Gday! Have been staring at the old trumark? aluminium cheapie, with the plastic amo holder handle.. been in the cabinet for yonks without any use so I decided to have a fiddle;
I got rid of the rubbish amo handle, scuffed the lower frame with 180gr.
I simply wrap n tucked the forks closer whilst applying a small blob of knead it (polymer putty) to the start of the fork..
Than I filled the handle void, and built it up to a decent hand fill. ( at this point I was planning to have more putty left to form more of a pistol gripbut having only half a tube of putty the handle is simmer than I intended, but still fits very well..) After a squeeze of the hand in shooting hold, your exact mould is imprinted as the handle. After curing, I applied a gun metal enamel coat... Apart from cure, and enamel dry time, this took all of 15mins, and pretty happy.. Cheers for looking..


----------



## Btoon84 (Nov 22, 2011)

cool ben! 15min aint bad at all, custom fit!


----------



## reecemurg (Oct 9, 2011)

looking good !


----------



## AZ Stinger (Aug 30, 2012)

Sweet...


----------



## Imperial (Feb 9, 2011)

15 minutes still takes too long .


----------



## Sean (Nov 17, 2011)

Interesting stuff, don't know if I've ever heard of it until now. I'll have to check the stuff out.
Great job btw.


----------



## Dayhiker (Mar 13, 2010)

Looking good!
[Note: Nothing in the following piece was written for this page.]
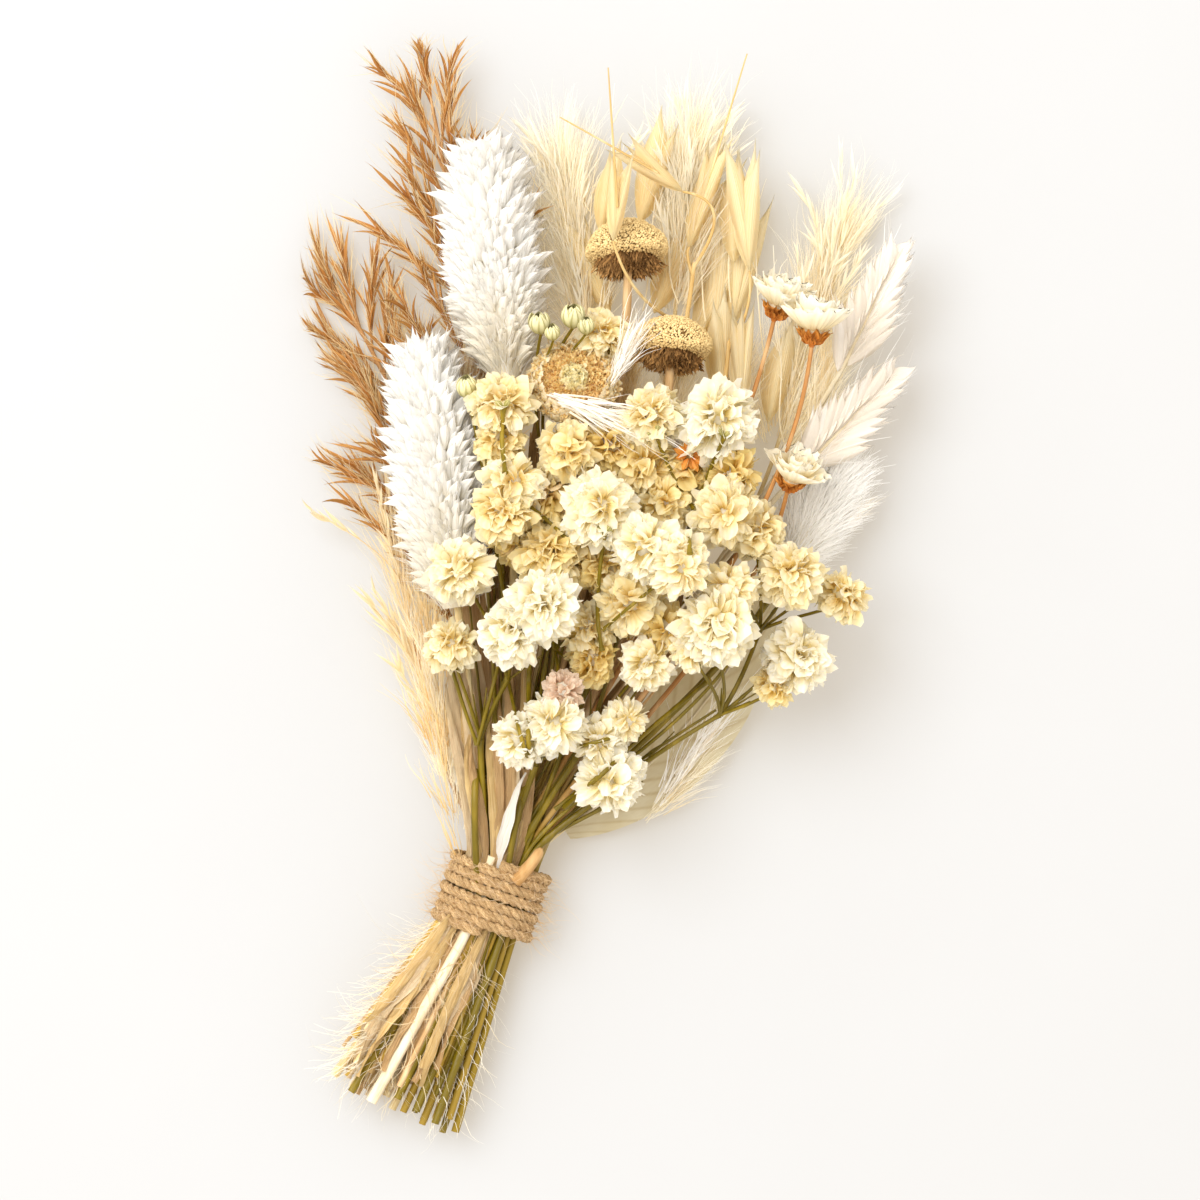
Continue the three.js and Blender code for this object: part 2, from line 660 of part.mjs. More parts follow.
function daisyStem({ slot, middle, look, arrive }) {
  const way = look.clone().normalize();
  const foot = along(middle, [way, -3.2]);
  const line = route({ slot, foot, arrive: arrive ?? along(way, [point(0, 1, 0), 0.6]), climb: 0.2, steps: 5 });
  const top = along(middle, [way, 0.25 - GAP]);
  const calyx = scaled({
    foot: along(foot, [way, -0.6]),
    direction: way,
    profile: (t) => [mix(0.9, 2.6, t), t * (foot.distanceTo(top) + 0.2)],
    around: 6,
    rows: 3,
    rise: () => 0.5,
    lean: () => 0.6,
  });
  return { line, solid: fuse([stalk(line, (t) => mix(0.8, 0.5, t)), calyx]) };
}

// ---------------------------------------------------------------- blades and leaf
const BLADES = {
  straw_blades: {
    slot: [-1.5, -1], colour: "tan",
    blades: [
      { foot: point(-5.6, 58, 7.4), arrive: point(-0.12, 1, 0.02), width: 2.9 },
      { foot: point(3.4, 66, 8.6), arrive: point(0.08, 1, 0.04), width: 3.2 },
    ],
  },
  white_blade: {
    slot: [-1, 2], colour: "white",
    blades: [{ foot: point(5.6, 26, 15.4), arrive: point(0.3, 1, 0.1), width: 1.6 }],
  },
};
function strap({ slot, blades }) {
  const widths = [1.3, 0.85, 0.85, 1.6, 1, 1, 0.92, 0.6, 0.3];
  const made = blades.map(({ foot, arrive, width }) => {
    const line = route({ slot, foot, arrive, steps: 5 });
    const half = (i) => (i > 3 ? widths[i] * width : widths[i]);
    return blade(line, (t) => half(Math.round(t * (widths.length - 1))), 0.8, 0.12);
  });
  return { solid: fuse(made) };
}

// The pale leaf: a broad thin oval on its stalk, low at the right.
const LEAF = { slot: [2, -2], foot: point(16, 15, 4.6), tip: point(57, 62, 5), half: 9.5 };
function paleLeaf() {
  const line = route({ slot: LEAF.slot, foot: LEAF.foot, arrive: point(0.8, 0.7, 0) });
  const spine = new THREE.QuadraticBezierCurve3(
    along(LEAF.foot, [point(0.7, 0.7, 0), -2]),
    point(42, 30, 5.4),
    LEAF.tip,
  ).getPoints(9);
  const width = (t) => Math.max(0.5, LEAF.half * Math.sin(Math.PI * Math.min(1, 0.06 + t * 0.94)) ** 0.7);
  return { line, solid: fuse([stalk(line, () => 0.75), blade(spine, width, 0.9, 0.1)]) };
}

// ---------------------------------------------------------------- twine
// Six turns of twine round the stems, and the stub of its end, pressed flat where the bunch lies on it.
function twine() {
  const steps = TWINE.turns * TWINE.steps;
  const start = -Math.PI / 2 - Math.PI * TWINE.turns;
  const line = Array.from({ length: steps + 1 }, (_, i) => {
    const angle = start + (i * 2 * Math.PI) / TWINE.steps;
    const shift = ((i - steps / 2) / TWINE.steps) * TWINE.pitch;
    return along(
      point(0, 0, TIE.z),
      [ACROSS, (TWINE.across + TWINE.radius) * Math.cos(angle)],
      [UP, (TWINE.deep + TWINE.radius) * Math.sin(angle)],
      [AXIS, shift],
    );
  });
  const coil = stalk(line, () => TWINE.radius, STEM_SIDES);
  const root = line[steps - 5];
  const end = [root, along(root, [AXIS, 5], [UP, 1.5]), along(root, [AXIS, 11], [ACROSS, 1.2], [UP, 2.6])];
  return grounded(fuse([coil, stalk(end, (t) => mix(1.35, 0.8, t))]));
}

// ---------------------------------------------------------------- the bunch
const REEDS = {
  reed_left: { slot: [-2, -2], foot: point(-31, 122, 1.5), arrive: point(-0.55, 0.83, 0), start: 0.6, side: 0.9 },
  reed_top: { slot: [-1, -2], foot: point(-12, 160, 5.7), arrive: point(-0.2, 1, 0), start: 0.58, side: 0.75 },
};
const PLUMES = {
  tan_plume: {
    slot: [-2.5, -1], foot: point(-9, 26, 6), tip: point(-26, 92, 4.8), radius: 3.4, colour: "tan", squeeze: 0.6,
    arrive: point(-0.15, 1, 0), lift: 1.8,
  },
  top_plume: { slot: [0, -2], foot: point(20, 108, 5.4), tip: point(13, 162, 6.6), radius: 5.6, colour: "plume" },
  middle_plume: { slot: [-0.5, -1], foot: point(37, 116, 6), tip: point(42, 164, 7.4), radius: 4.6, colour: "plume" },
  right_plume: {
    slot: [1, -2], foot: point(57, 88, 4.5), tip: point(76, 150, 5), radius: 6.6, colour: "plume",
    rows: 11, around: 7,
  },
};
const OATS = {
  oats_left: {
    slot: [1, 0], foot: point(41, 128, 12.4), arrive: point(0.1, 1, 0.12),
    spikelets: [
      {
        leaves: 0.93, foot: point(24.6, 131, 31), tip: point(27, 150, 32), over: point(28, 118, 34),
        awn: point(23.6, 165, 34),
      },
      {
        leaves: 0.995, foot: point(38.6, 141.5, 22), tip: point(24, 152, 24), over: point(50, 140, 18),
        awn: point(14, 156, 26),
      },
      {
        leaves: 0.985, foot: point(40, 131, 12), tip: point(47, 156, 13), over: point(39, 130, 13),
        awn: point(51.6, 170, 14),
      },
    ],
  },
  oats_right: {
    slot: [0.5, -1], foot: point(48, 112, 13), arrive: point(0.05, 1, 0.1),
    spikelets: [
      { leaves: 0.9, foot: point(50.6, 98, 15), tip: point(49.6, 121, 18), over: point(49, 96, 14) },
      { leaves: 0.99, foot: point(48.6, 115, 8.6), tip: point(53.6, 146, 7.6), over: point(48, 113, 12) },
      { leaves: 0.99, foot: point(52, 126, 17), tip: point(51, 154, 19), over: point(53, 118, 16) },
    ],
  },
};
const EARS = {
  ear_high: {
    slot: [1.5, -1], foot: point(70.5, 106, 15), tip: point(84, 134, 15), arrive: point(0.55, 1, 0.25), width: 3.2,
  },
  ear_low: {
    slot: [3, 0], foot: point(62.5, 86, 17), tip: point(84, 108.5, 14), arrive: point(0.7, 0.7, 0.1), width: 3,
  },
};

const bunch = new THREE.Group();
const stems = []; // lines and thicknesses of all stems, which every head keeps clear of
const pieces = [];
const keep = (name, colour, solid) => pieces.push({ name, colour, solid });

for (const [name, item] of Object.entries(HEAD_STEMS)) {
  const line = route({ ...item, arrive: item.arrive ?? item.tip.clone().sub(item.foot) });
  stems.push({ name, line, radius: item.radius });
  keep(name + "_stem", item.colour, stalk(line, (t) => mix(item.radius + 0.1, item.radius, t)));
}
const carriers = [
  ...Object.entries(REEDS).map(([name, item], i) => [name, "reed", reed(item, i + 3)]),
  ...Object.entries(PLUMES).map(([name, item], i) => [name, item.colour, plume(item, i + 11)]),
  ...Object.entries(OATS).map(([name, item]) => [name, "straw", oats(item)]),
  ...Object.entries(EARS).map(([name, item], i) => [name, "white", ear(item, i + 31)]),
  ...Object.entries(BLADES).map(([name, item]) => [name, item.colour, strap(item)]),
  ...Object.entries(DAISIES).map(([name, item]) => [`daisy_${name}_stem`, "orange", daisyStem(item)]),
  ["pale_leaf", "leaf", paleLeaf()],
];
for (const [name, colour, made] of carriers) keep(name, colour, made.solid);
const clusters = bloomClusters();
for (const side of SPRAYS) keep(`gypsophila_${side}`, "olive", spray(side, clusters));
keep("canary_low", "white", canaryHead(HEAD_STEMS.canary_low, 21));
keep("canary_high", "white", canaryHead(HEAD_STEMS.canary_high, 22));
keep("dome_high", "seed", domeHead(HEAD_STEMS.dome_high, 7.6, 23));
keep("dome_low", "seed", domeHead(HEAD_STEMS.dome_low, 7.3, 24));
keep("button", "button", buttonHead(HEAD_STEMS.button, 25));
keep("bunny", "white", bunnyHead(HEAD_STEMS.bunny, 26));
for (const [name, item] of Object.entries(DAISIES)) keep(`daisy_${name}`, "white", daisyPetals(item, item.slot[0]));
clusters.forEach(({ solid }, i) => keep(`bloom_${i + 1}`, "cream", solid));
keep("twine", "jute", twine());

for (const { name, colour, solid } of pieces) {
  const mesh = solid.getMesh();
  const geometry = new THREE.BufferGeometry();
  geometry.setAttribute("position", new THREE.BufferAttribute(mesh.vertProperties, 3));
  geometry.setIndex(new THREE.BufferAttribute(mesh.triVerts, 1));
  geometry.computeVertexNormals();
  const material = new THREE.MeshStandardMaterial({ color: COLOURS[colour], roughness: 0.85, metalness: 0 });
  const shown = new THREE.Mesh(geometry, material);
  shown.name = name;
  bunch.add(shown);
}

export default bunch;
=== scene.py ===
"""The looks of a hand-tied bunch of dried grasses and flowers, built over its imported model.

Tables are in millimetres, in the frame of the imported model: +Y runs along the bunch towards its heads, +Z is
up, and the origin is on the surface below the binding. Meshes are in metres.
"""

import json
import math

import bpy
import numpy as np
from mathutils import Matrix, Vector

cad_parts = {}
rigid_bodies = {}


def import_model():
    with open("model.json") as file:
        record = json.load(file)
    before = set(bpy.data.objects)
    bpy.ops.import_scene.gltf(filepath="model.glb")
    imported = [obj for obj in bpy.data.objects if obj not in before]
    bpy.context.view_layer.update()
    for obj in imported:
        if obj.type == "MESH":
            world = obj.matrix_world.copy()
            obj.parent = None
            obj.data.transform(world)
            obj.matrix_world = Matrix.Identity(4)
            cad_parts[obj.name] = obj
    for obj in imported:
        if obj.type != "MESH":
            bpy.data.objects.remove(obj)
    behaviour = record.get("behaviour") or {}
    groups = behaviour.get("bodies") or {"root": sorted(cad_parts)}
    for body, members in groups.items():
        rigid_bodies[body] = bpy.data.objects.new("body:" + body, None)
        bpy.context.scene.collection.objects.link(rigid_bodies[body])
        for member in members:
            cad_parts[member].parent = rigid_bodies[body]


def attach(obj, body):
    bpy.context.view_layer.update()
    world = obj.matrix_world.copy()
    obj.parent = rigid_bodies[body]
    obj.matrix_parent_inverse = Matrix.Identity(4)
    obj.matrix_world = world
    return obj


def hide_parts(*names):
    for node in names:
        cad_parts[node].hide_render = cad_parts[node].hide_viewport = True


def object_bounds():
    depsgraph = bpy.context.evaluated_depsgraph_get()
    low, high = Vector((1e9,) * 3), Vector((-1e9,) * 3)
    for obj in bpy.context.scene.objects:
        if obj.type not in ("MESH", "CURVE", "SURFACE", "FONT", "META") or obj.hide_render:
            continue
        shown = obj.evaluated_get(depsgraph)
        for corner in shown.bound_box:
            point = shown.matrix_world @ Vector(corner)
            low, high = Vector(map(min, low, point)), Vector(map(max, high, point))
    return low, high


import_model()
CAD_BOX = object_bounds()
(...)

Might end up being one of your best. Amount of work doesn't seem to correlate on a one-to-one basis with shootability where slingshots are concerned.


----------



## bullseyeben! (Apr 24, 2011)

Thanks guys... really no work of art, but gets the job done! ( the missus says that 'bout me!) 
I must admit, a bottle of stout or 8 got the better of me yesterday, looking at it now a Matt black coat would of done it more justice, this looks like something out of a KISS concert!... can fix that no worries I guess...
Cheers again


----------